In this way, all parallel processing can stop without having to evaluate all items:
asyncAll⇗ → if one predicate evaluates to false, then all AsyncJobs are cancelled, returning false.
asyncAny⇗ → if one predicate evaluates to true, then all AsyncJobs are cancelled, returning true.
asyncNone⇗ → if one predicate evaluates to true, then all AsyncJobs are cancelled, returning false.
asyncContains⇗ → if an item is included in collection, then all AsyncJobs are cancelled, returning true.
There may be scenarios where all the items should be processed before returning a result, strictly verifying all the collection items.
io.turbodsl overall objective is to enable complex collection processing:
If you require to evalute a predicate against all items before returning a result, use strict=true.
This flag changes the asyncMode to AsyncMode.CancelNone (see Asynchronous Modes⇗), allowing to process all items, even if the result could be determined while processing the first items.
For example:
asyncAll{...} requires all items to comply with a predicate. If the first item does not, then it can stop all execution and return false.
But, which one is the first item? Remember: several items are being processed in parallel when using asyncAll{...}, therefore the "first item" is relative to the runtime predicate execution.
TurboScope.execute {
// Forcing to run sequentially for this example
listOf(1,2,3).asyncAll(strict = false, parallel = false) {
if (it == 2) throw Error()
it == 0
}
}
// returns false, since the first item evaluates to false.
TurboScope.execute {
listOf(1,2,3).asyncAll(strict = true, parallel = false) {
if (it == 2) throw Error()
it == 0
}
}
// throws ScopeExecutionException since evaluates all other items and fails on item `2`.

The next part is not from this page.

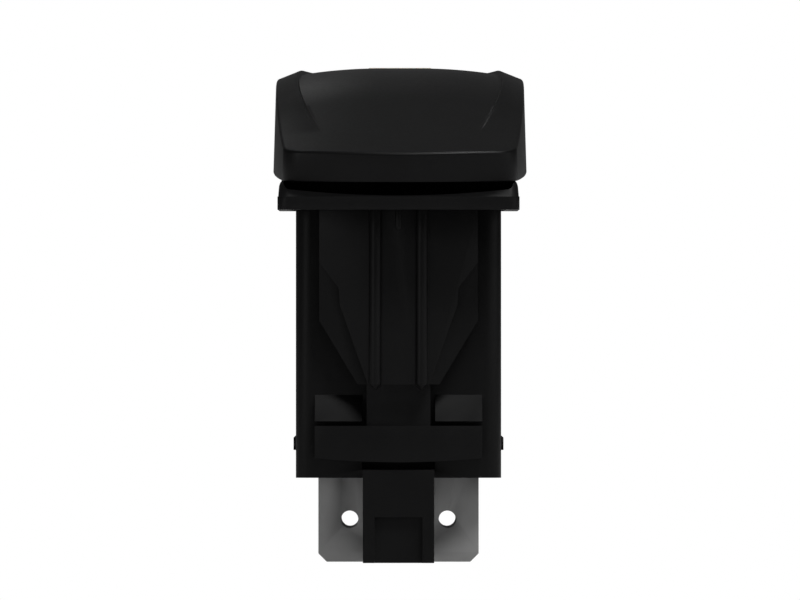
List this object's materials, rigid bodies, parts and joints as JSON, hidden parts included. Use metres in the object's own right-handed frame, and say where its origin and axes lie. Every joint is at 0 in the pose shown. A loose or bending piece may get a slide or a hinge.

You can use asyncAll to check each item against a remote service in parallel. Of course, you should use Bucket-Mode or Pool-Mode to restrict the number of concurrent requests. Otherwise, you could potentially overload the remote service.
Transforming (asyncMap) and filtering (asyncFilter) do no include strict parameter, since these functions require to process all collection items to return results.